Transaction A, having started with a consistent snapshot before C's commit, will eventually see the state *before* C's update, resulting in k=1 for its consistent read.
Case 3: Lock Wait with Uncommitted Changes
Consider a modification where Transaction C' doesn't commit immediately after its update:
Here, Transaction C' has updated the row to (1, 2) but hasn't committed. Its write lock on this version is still held. Transaction B attempts its "current read" for an update. Since C' holds a lock on the latest version, B's update operation (which involves a read) will be blocked until C' releases its lock.
This scenario illustrates the interaction between consistent reads, current reads, and row locks.
Case 4: Read Committed Isolation Level
How would Transaction A and Transaction B see the values under the 'Read Committed' isolation level? The key difference is when the read-view is created.
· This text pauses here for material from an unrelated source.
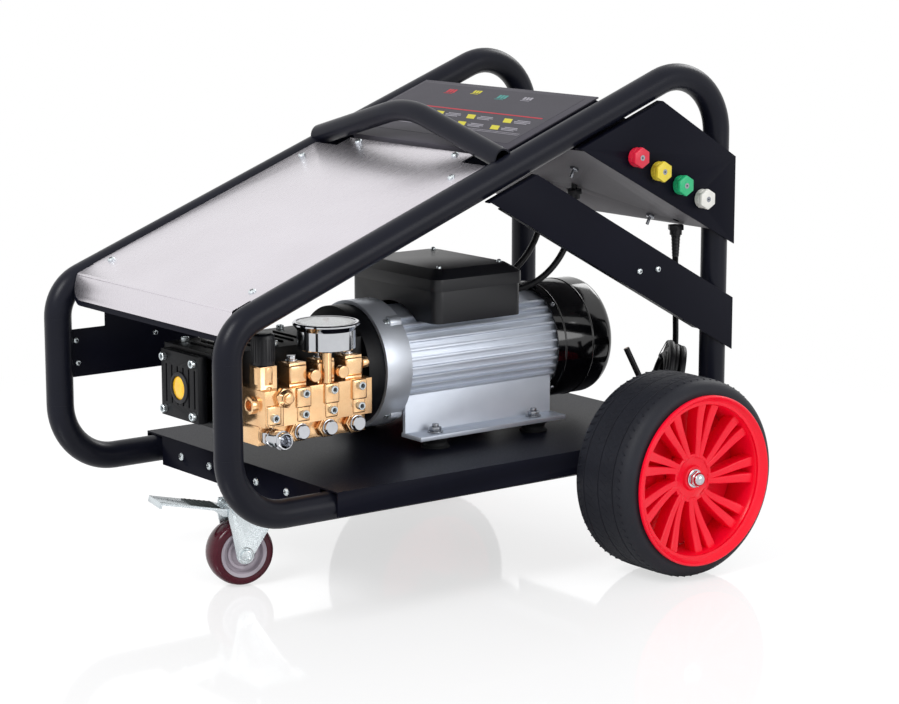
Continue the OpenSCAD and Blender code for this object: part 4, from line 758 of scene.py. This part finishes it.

In 'Read Committed', Transaction A's read-view is generated *at the moment its SELECT statement executes*. At this point, both (1, 2) (from C) and (1, 3) (from B) have been generated. However:
- (1, 3) is part of an uncommitted transaction (B), so it's invisible to A's read-view.
- (1, 2) was committed by C before A's SELECT.
Therefore, Transaction A's query returns k=2. Transaction B's query returns k=3 (as it's a current read within its own transaction).
Summary
InnoDB's MVCC allows multiple versions of data rows, each with a row_trx_id. Transactions operate with consistency views. Consistent reads use these views to determine data version visibility:
- Repeatable Read: Considers data committed before the transaction started.
- Read Committed: Considers data committed before the statement started.
Current reads always fetch the latest committed version. Updates involve a current read and may acquire row locks if conflicts arise.
The primary distinction between 'Repeatable Read' and 'Read Committed' lies in read-view generation:
- Repeatable Read: A single read-view is generated at the transaction's start for all subsequent queries within that transaction.
- Read Committed: A new read-view is generated before each statement execution.